Within, the Angelmaker has passed on. He managed to string himself up, becoming his own last victim—"It was his choice to die," Graham explains, "as much as he could make it." Then, in the privacy of this barn, he tries to make his own choice, protesting to Crawford that it's getting harder and harder to function. Crawford says he won't stop him from walking away if that's what he needs, but asks if Graham can really stand to do so with murdering going on. The choice would probably be more obvious if the Angelmaker didn't immediately stagger up to Graham, offering him a chance to transform into something better. Of course, the Angelmaker only offers this to criminals, so far as anyone knows, so this scarcely bodes well for— Oh good, he's actually still strung up.
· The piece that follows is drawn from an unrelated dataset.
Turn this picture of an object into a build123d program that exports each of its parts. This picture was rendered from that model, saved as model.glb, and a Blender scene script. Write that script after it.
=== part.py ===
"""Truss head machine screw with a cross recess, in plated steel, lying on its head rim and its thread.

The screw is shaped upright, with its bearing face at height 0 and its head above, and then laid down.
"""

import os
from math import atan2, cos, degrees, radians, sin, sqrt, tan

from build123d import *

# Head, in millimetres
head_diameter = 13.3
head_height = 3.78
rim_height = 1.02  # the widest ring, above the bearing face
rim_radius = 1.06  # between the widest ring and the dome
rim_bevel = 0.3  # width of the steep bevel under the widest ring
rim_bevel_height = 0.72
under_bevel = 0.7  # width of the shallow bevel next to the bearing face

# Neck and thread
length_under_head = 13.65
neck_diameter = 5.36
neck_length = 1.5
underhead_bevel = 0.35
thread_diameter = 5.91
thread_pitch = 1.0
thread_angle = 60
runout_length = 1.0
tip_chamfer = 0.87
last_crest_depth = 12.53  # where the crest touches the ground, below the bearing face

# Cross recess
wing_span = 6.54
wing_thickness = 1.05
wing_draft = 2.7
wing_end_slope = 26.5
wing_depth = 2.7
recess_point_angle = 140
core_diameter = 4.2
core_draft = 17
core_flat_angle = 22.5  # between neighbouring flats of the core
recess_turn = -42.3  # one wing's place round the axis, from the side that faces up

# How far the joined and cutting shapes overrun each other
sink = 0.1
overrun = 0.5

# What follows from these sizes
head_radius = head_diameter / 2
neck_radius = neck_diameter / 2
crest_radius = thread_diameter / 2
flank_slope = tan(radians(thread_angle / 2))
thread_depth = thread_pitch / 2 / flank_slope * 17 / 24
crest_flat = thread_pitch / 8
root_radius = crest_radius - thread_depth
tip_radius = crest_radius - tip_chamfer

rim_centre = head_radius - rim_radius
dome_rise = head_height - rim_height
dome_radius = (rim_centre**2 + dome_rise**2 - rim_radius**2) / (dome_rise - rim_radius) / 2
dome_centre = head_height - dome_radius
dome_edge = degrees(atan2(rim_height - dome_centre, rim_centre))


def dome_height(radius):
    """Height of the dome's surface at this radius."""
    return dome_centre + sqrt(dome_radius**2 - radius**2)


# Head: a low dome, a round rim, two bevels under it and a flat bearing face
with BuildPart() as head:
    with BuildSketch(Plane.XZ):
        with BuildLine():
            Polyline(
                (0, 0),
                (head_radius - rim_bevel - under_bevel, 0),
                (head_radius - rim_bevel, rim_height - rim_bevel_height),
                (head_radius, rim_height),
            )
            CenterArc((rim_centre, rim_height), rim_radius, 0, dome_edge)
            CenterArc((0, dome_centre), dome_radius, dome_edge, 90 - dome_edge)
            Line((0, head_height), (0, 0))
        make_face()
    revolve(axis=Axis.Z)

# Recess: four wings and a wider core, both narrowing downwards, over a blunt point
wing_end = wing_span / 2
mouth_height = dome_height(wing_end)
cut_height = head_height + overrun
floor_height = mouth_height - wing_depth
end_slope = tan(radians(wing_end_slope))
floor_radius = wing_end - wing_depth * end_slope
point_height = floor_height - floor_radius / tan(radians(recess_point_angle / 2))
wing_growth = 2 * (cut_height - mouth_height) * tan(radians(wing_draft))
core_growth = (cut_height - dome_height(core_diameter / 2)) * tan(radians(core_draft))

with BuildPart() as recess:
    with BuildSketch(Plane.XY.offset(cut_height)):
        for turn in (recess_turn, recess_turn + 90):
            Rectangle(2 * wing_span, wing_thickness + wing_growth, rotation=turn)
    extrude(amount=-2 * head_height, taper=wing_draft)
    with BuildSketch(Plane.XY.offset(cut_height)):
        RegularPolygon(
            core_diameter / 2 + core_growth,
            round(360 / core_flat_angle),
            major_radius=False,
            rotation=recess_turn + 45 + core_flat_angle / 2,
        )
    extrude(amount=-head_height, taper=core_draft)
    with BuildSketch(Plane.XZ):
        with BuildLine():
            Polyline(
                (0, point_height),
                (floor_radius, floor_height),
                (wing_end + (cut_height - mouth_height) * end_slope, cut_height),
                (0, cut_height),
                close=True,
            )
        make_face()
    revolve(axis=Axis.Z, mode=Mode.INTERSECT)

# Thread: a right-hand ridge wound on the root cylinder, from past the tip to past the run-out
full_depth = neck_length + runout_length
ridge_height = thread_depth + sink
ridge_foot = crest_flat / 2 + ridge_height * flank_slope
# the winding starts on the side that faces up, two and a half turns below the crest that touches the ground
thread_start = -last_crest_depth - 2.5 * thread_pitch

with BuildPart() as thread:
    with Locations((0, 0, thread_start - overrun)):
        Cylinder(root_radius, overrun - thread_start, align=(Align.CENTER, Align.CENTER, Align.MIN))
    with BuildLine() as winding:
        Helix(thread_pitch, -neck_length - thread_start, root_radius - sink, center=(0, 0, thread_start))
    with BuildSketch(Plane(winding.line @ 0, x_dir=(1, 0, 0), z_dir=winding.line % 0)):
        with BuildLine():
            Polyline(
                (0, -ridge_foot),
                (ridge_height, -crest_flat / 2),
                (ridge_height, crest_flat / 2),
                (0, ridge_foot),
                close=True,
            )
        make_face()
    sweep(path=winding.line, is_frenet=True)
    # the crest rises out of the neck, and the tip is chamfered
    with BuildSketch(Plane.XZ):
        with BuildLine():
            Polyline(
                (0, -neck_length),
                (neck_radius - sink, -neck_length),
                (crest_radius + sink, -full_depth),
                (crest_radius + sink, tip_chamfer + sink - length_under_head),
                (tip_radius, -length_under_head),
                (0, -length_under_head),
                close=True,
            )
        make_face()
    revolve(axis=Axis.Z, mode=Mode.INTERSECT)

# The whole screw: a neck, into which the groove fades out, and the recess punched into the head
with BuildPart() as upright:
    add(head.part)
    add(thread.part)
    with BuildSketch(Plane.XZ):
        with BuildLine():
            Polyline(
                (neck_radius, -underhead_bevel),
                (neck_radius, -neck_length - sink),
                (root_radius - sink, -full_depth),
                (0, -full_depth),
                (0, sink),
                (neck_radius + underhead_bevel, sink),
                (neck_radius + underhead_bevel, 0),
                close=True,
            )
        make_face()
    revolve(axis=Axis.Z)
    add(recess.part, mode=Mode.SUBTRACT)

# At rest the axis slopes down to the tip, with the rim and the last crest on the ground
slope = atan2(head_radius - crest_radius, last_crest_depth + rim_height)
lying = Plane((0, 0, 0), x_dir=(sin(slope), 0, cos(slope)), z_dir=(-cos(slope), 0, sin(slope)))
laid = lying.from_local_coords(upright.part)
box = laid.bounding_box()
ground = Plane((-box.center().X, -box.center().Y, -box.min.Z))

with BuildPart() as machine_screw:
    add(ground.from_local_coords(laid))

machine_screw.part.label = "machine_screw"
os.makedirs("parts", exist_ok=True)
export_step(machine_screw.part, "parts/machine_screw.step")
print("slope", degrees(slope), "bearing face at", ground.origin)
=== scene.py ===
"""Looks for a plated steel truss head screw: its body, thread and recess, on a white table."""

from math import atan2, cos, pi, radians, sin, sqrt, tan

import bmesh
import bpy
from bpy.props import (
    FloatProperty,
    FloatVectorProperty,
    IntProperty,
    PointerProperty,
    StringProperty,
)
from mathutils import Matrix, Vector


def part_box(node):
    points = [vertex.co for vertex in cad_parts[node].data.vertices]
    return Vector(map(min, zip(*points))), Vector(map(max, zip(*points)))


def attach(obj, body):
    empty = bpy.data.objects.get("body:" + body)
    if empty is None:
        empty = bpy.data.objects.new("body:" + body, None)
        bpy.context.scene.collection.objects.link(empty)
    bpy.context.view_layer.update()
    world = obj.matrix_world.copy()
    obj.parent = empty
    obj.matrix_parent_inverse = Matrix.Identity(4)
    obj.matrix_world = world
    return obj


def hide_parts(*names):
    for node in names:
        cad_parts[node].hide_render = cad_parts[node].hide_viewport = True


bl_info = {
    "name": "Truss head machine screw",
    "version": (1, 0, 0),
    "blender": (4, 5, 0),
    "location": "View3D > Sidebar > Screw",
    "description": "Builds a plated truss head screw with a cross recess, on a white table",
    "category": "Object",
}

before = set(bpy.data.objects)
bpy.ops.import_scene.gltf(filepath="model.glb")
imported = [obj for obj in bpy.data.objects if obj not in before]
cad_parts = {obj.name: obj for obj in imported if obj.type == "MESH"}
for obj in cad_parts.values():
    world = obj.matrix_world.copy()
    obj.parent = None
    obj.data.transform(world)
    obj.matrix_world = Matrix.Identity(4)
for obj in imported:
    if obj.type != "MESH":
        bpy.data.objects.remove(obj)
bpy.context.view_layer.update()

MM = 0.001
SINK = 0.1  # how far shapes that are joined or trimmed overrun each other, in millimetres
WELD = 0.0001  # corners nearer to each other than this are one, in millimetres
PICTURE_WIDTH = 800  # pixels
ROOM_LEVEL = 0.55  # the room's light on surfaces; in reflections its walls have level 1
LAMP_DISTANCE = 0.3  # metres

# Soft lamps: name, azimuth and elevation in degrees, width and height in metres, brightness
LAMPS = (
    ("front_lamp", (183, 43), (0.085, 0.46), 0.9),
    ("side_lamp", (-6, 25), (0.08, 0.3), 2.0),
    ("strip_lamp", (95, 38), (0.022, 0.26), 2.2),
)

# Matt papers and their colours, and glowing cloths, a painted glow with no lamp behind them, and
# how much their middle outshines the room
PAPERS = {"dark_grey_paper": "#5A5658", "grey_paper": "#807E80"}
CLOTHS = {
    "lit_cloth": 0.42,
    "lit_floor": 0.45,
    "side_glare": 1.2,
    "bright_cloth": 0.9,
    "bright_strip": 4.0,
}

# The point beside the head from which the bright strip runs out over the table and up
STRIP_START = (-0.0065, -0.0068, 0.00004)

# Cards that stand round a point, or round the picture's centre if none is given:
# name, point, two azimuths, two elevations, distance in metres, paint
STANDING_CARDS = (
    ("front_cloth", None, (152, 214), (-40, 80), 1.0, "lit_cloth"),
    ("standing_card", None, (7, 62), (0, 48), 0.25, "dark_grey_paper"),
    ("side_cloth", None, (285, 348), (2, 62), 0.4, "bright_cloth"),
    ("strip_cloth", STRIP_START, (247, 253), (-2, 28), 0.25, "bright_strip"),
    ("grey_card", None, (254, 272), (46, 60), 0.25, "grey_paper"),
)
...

Finally, we return to Lecter's office, where the doctor opens his door to show Bella out... only to find Crawford waiting without, begging for a word with his wife. It doesn't take long for Bella to figure out that he knows. It's lung cancer, stage four, due to errant liver cells. ("You smoke?" "The irony.") Bella announces that she does not want chemo, and Crawford returns with the promise that he is going to stand by her, no matter what. Both of them are fighting tears by the end of it. But Crawford isn't the only one showing his colors: Will visits his office and offers to stand by him as well. "I'm gonna sit here until you're ready to talk. You don't have to say a word until you're ready, but... I'm not going anywhere until you do."